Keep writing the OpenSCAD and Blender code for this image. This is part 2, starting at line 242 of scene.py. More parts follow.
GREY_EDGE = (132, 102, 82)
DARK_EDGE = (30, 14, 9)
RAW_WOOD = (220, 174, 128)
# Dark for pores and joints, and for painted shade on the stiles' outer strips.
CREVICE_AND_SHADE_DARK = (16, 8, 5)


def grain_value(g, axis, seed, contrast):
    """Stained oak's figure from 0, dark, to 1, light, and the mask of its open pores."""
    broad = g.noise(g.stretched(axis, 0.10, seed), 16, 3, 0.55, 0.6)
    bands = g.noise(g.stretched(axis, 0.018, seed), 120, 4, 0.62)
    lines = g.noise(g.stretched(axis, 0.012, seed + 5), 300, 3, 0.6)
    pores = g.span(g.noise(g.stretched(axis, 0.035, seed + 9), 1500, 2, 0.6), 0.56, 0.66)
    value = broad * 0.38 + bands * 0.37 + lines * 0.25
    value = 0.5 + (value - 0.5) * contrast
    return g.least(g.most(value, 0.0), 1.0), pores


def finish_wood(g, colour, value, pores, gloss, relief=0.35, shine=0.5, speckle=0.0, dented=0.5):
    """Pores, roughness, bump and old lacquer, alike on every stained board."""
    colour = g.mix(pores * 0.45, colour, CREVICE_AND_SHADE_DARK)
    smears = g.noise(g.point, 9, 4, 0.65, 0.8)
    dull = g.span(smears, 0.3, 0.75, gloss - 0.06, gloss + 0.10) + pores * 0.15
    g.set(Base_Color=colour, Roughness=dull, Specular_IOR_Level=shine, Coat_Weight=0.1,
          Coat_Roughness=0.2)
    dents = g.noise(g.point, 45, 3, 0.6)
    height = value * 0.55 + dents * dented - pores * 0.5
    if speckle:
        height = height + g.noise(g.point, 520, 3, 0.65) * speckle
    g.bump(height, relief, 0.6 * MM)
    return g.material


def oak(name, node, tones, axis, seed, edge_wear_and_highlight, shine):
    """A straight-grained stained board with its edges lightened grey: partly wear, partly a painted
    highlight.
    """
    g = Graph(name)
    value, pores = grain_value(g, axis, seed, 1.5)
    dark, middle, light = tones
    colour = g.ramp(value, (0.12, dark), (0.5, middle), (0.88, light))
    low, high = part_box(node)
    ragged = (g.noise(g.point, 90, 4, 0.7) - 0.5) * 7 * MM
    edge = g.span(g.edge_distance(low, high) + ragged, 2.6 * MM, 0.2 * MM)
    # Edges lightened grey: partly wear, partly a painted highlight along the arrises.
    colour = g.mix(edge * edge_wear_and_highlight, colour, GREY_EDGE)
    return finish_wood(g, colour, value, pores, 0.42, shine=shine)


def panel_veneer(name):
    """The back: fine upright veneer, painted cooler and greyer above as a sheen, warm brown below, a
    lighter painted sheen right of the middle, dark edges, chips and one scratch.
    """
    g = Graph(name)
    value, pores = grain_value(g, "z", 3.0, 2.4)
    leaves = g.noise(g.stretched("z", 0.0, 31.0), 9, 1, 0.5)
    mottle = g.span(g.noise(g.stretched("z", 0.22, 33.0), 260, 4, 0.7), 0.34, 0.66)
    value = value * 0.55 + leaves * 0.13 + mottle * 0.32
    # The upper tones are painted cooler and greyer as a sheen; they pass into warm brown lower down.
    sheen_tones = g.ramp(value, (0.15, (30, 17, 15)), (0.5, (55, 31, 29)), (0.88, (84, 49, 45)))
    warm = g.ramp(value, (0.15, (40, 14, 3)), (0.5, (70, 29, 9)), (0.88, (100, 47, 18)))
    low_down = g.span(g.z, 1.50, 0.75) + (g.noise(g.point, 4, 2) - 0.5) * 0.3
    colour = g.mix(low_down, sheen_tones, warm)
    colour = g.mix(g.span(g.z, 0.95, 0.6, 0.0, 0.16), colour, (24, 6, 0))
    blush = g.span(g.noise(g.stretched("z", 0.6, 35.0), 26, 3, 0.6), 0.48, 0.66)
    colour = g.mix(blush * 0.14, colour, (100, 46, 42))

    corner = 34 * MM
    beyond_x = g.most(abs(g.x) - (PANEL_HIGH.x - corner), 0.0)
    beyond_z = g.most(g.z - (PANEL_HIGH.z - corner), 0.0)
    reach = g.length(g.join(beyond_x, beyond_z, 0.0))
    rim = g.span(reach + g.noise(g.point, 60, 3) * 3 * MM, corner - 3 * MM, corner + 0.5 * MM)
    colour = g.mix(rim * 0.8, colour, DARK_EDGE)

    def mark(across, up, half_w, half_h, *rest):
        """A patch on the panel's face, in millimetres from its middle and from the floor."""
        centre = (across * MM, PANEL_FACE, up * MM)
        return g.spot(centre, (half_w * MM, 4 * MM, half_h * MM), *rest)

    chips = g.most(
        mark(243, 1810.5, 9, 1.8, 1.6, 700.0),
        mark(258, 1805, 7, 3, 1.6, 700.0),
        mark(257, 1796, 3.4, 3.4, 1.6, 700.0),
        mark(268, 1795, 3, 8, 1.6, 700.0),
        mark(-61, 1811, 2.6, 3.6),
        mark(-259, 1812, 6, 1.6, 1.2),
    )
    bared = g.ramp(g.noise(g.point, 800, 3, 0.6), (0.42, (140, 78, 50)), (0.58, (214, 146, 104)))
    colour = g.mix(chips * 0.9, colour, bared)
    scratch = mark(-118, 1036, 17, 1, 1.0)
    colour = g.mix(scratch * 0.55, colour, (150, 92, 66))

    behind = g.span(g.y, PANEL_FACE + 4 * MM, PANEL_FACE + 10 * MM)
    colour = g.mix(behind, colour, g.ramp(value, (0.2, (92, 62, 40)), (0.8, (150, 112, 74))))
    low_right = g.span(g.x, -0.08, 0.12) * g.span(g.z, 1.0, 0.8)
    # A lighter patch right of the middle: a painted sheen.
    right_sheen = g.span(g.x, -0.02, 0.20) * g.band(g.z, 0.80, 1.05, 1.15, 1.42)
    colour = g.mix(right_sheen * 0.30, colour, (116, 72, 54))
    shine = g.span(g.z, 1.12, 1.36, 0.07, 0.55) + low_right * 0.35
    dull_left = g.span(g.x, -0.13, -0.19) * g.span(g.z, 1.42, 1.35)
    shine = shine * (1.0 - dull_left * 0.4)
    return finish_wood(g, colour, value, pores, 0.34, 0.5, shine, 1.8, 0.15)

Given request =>
Beginning at the top of the data, extract each line through the line containing "return g.least(g.most(value, 0.0), 1.0), pores" and return those lines exactly, with nothing added.

Reply =>
Keep writing the OpenSCAD and Blender code for this image. This is part 2, starting at line 242 of scene.py. More parts follow.
GREY_EDGE = (132, 102, 82)
DARK_EDGE = (30, 14, 9)
RAW_WOOD = (220, 174, 128)
# Dark for pores and joints, and for painted shade on the stiles' outer strips.
CREVICE_AND_SHADE_DARK = (16, 8, 5)


def grain_value(g, axis, seed, contrast):
    """Stained oak's figure from 0, dark, to 1, light, and the mask of its open pores."""
    broad = g.noise(g.stretched(axis, 0.10, seed), 16, 3, 0.55, 0.6)
    bands = g.noise(g.stretched(axis, 0.018, seed), 120, 4, 0.62)
    lines = g.noise(g.stretched(axis, 0.012, seed + 5), 300, 3, 0.6)
    pores = g.span(g.noise(g.stretched(axis, 0.035, seed + 9), 1500, 2, 0.6), 0.56, 0.66)
    value = broad * 0.38 + bands * 0.37 + lines * 0.25
    value = 0.5 + (value - 0.5) * contrast
    return g.least(g.most(value, 0.0), 1.0), pores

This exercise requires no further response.